The group report notes that existing federal programs, with potentially available funding totaling nearly $38 billion, could be used to provide immediate investments in areas prioritized for investment.
The resolution notes that there are 30,788 acres of forfeited mine sites in West Virginia, with only a fraction of the sites having already been reclaimed.
The measure suggests the state is entitled to federal help due to changes in federal regulations on coal and coal-fired power plant emissions in recent decades and pressure to reduce carbon emissions making it harder for West Virginia coal companies to obtain loans in the banking and insurance industry.
Environmentalists hailed the resolution.
“I’m pleased to see West Virginia lawmakers addressing this issue of insufficient reclamation bonding,” said Erin Savage, senior program manager at Appalachian Voices. “The people of West Virginia deserve effective and timely mine reclamation at all mines. But at the same time, we must make sure that coal companies are held responsible for reclaiming the land that provided their profits.”
During a June 7 joint panel meeting of state senators and delegates at which a legislative auditor presented the report, West Virginia Senate President Craig Blair, R-Berkeley, recalled discussing the $38 billion available in federal funding with U.S. Sen. Joe Manchin, D-W.Va., and Department of Energy Secretary Jennifer Granholm in Morgantown earlier this month.
“We need to be able to take your report and repackage it in such a way that we can actually put that on Senator Manchin’s desk,” Blair told the auditor.
The resolution calls on Congress to consider the RECLAIM (Revitalizing the Economy of Coal Communities by Leveraging Local Activities and Investing More) Act, which would release $1 billion from the remaining, unappropriated balance in the federal fund for abandoned mine lands to states to be spent on reclamation projects in communities affected by abandoned mines and the downturn in coal mining.
The resolution asks for $200 million of that $1 billion to be allocated to West Virginia.
Rep. David McKinley, R-W.Va., is a co-sponsor of the House version of the RECLAIM Act and has called it an economic revitalization and diversification tool for Appalachia and other coal-producing regions.
Sen. Joe Manchin, D-W.Va., introduced the Senate version of the bill.
The resolution also urges Congress to extend the fee levied on coal companies that funds the reclamation program for abandoned mine lands, which is set to expire at the end of September.
The U.S. Department of the Interior announced $18.9 million for West Virginia to reclaim abandoned mine lands in March. More than $8 billion has been distributed to states for abandoned mine land reclamation projects since the passage of the Surface Mining Control and Reclamation Act established the program in 1977.
“It will be disastrous if Congress doesn’t act to reauthorize The Abandoned Mine Land Fund before it expires,” the Rev. Robin Blakeman of the West Virginia Interfaith Power and Light said in a statement. “This fund is essential for the sake of job creation and the cleanup of old mine sites.”
Federal regulators say it would take more than $10 billion of work to reclaim eligible abandoned mine land sites.
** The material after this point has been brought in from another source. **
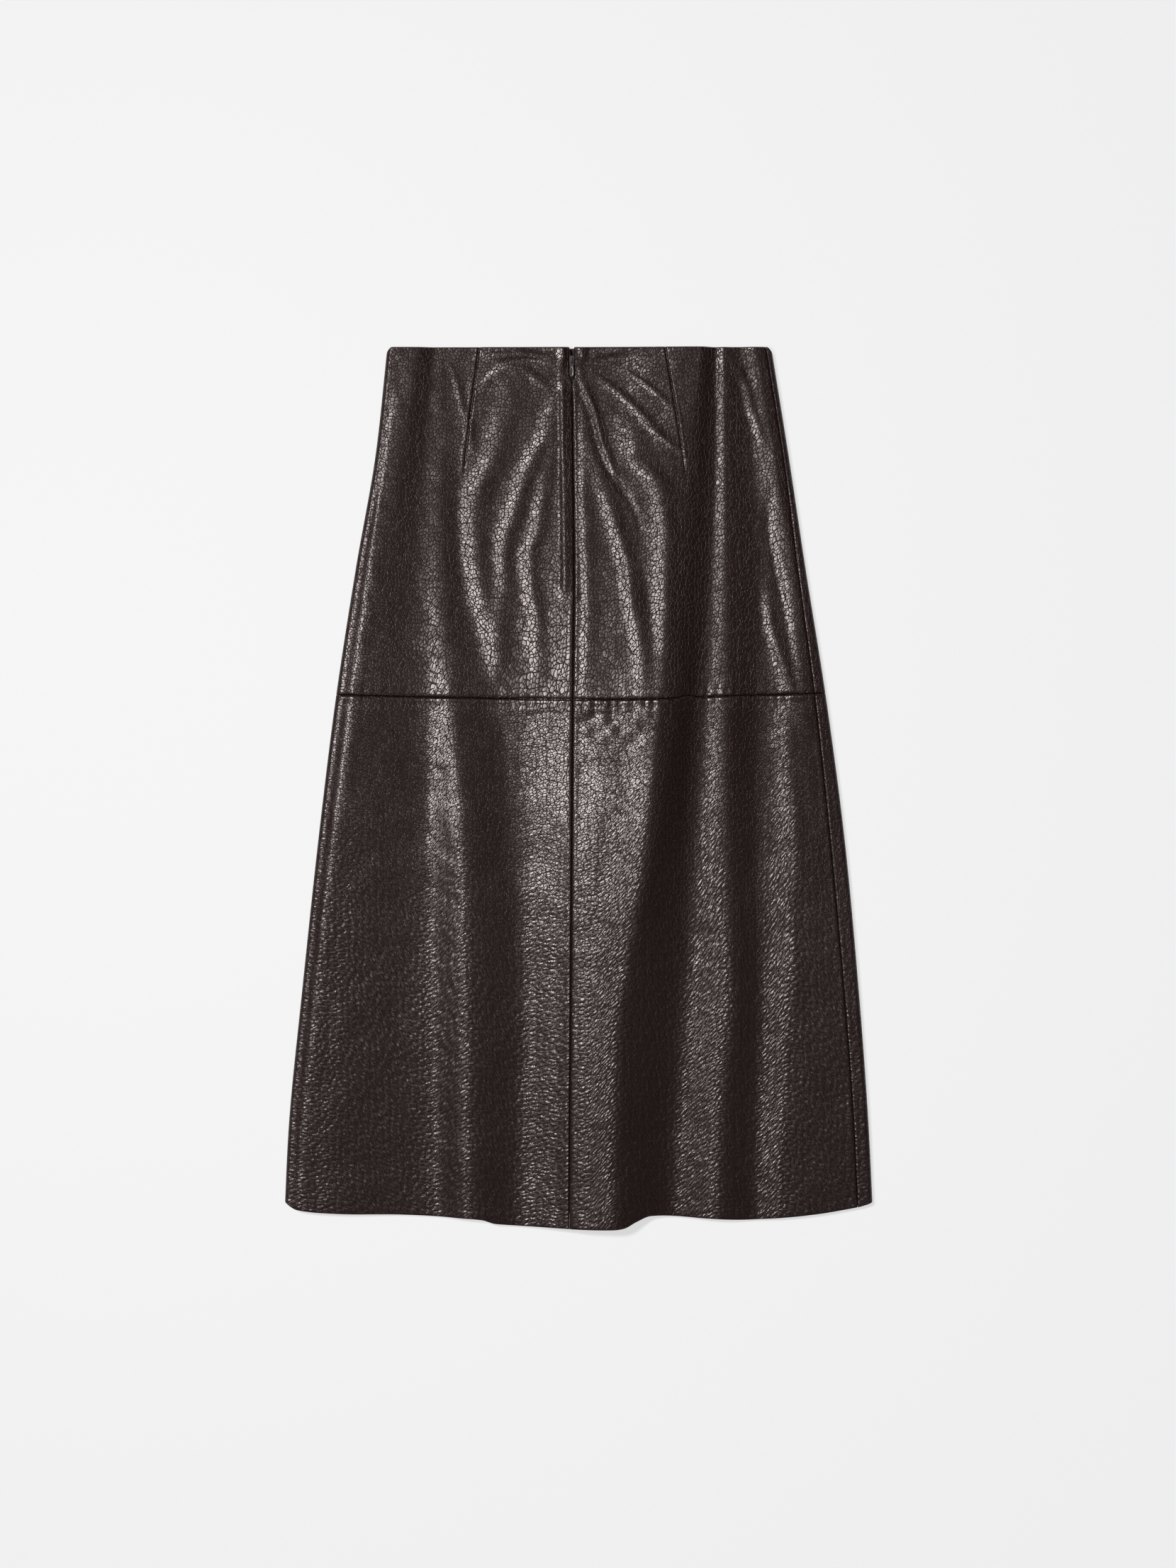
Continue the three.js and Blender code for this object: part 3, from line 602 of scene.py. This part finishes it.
# %% [markdown]
# ## The grain follows the hide
# On the real skirt the grain is round where the leather lies easy and drawn out on the flanks of the
# folds, in arcs over each crest. A UV map does this: across, it is the unrolled leather, and down, it is
# shifted by a wave with a peak at each crest. A round pattern read through it leans the same way.


# %% The lean of the grain
GRAIN_WAYS = [0.6, -0.3, -0.9, 1, -1, 0.25, 0.45, 1, -1, 1, -1, 1, -0.7]


def grain_lean(x, below):
    """A zigzag across the folds, rounded at each line: up to every crest, down to every valley."""
    lines = fold_lines(below)
    strength = 0.35 + 0.85 * ease(below, 230, 470)
    values = [0 * below]
    for a, b, way in zip(lines[:-1], lines[1:], GRAIN_WAYS):
        values.append(values[-1] + way * strength * (b - a))
    return between_lines(x, lines, values)


def grain_map(q, below, unrolled):
    """The UV map, ten millimetres to a unit."""
    x = ring_place(q, below)[0]
    lean = grain_lean(np.clip(x, line("left_edge", below) + ROLL, line("right_edge", below) - ROLL), below)
    drawn_out = below + 0.7 * np.maximum(below - 330, 0)
    return np.stack([unrolled, Y_WAIST - drawn_out - lean], axis=-1) / 10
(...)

The fee helps provide funding for eligible states like West Virginia to address hazardous conditions and pollution left behind by past coal mining.
“We applaud our state legislature for standing up to clean up these hazards to our communities and put people to work at the same time,” West Virginia Rivers Coalition executive director Angie Rosser said in a statement.
In a letter to West Virginia’s congressional delegation earlier this month also supporting extension of the federal Abandoned Mine Land reclamation program, Gov. Jim Justice cited a DEP estimate that $4.2 billion is needed to eliminate the current inventory of abandoned mine land hazards across the state.
Justice advocated for accelerated use of money sitting in the Abandoned Mine Land trust fund but opposes the RECLAIM Act.
Rep. Carol Miller, R-W.Va., does not support the RECLAIM Act, saying it would divert Abandoned Mine Land program funding from its original purpose. She advocates for modernizing and innovating coal mines, instead.
Rep. Alex Mooney, R-W.Va., has been noncommittal on the RECLAIM Act, saying he supports its goals but would have to review the specific details of the legislation if it came up for a vote in the House.
Miller and Mooney have co-sponsored a bill introduced by Rep. Liz Cheney, R-Wyo., competing with Cartwright’s Abandoned Mine Land fee authorization extension proposal. Cheney’s bill, H.R. 2462, supported by the National Mining Association, would extend the program for seven years — as opposed to the 15 in Cartwright’s legislation — and reduce fees by 40%.
Sen. Shelley Moore Capito, R-W.Va., who co-introduced a previous version of the RECLAIM Act in 2017 with then-Senate Majority Leader Mitch McConnell, R-Ky., has not responded to requests for comment on her stance on current versions of the RECLAIM Act.
“We are excited to see the West Virginia state legislature’s resolution calling on the federal government to pass the RECLAIM Act and reauthorize the Abandoned Mine Land Program,” Dan Taylor, Appalachian regional field organizer for the BlueGreen Alliance between labor unions and environmental organizations, said in a statement. “Passing these bills won’t just clean up mine lands in West Virginia and protect public health. They will help create good coal reclamation jobs while putting hundreds of sites back into productive economic use.”
Editor's note: This story has been updated to note the House's adoption of the resolution, which happened after press time Thursday evening.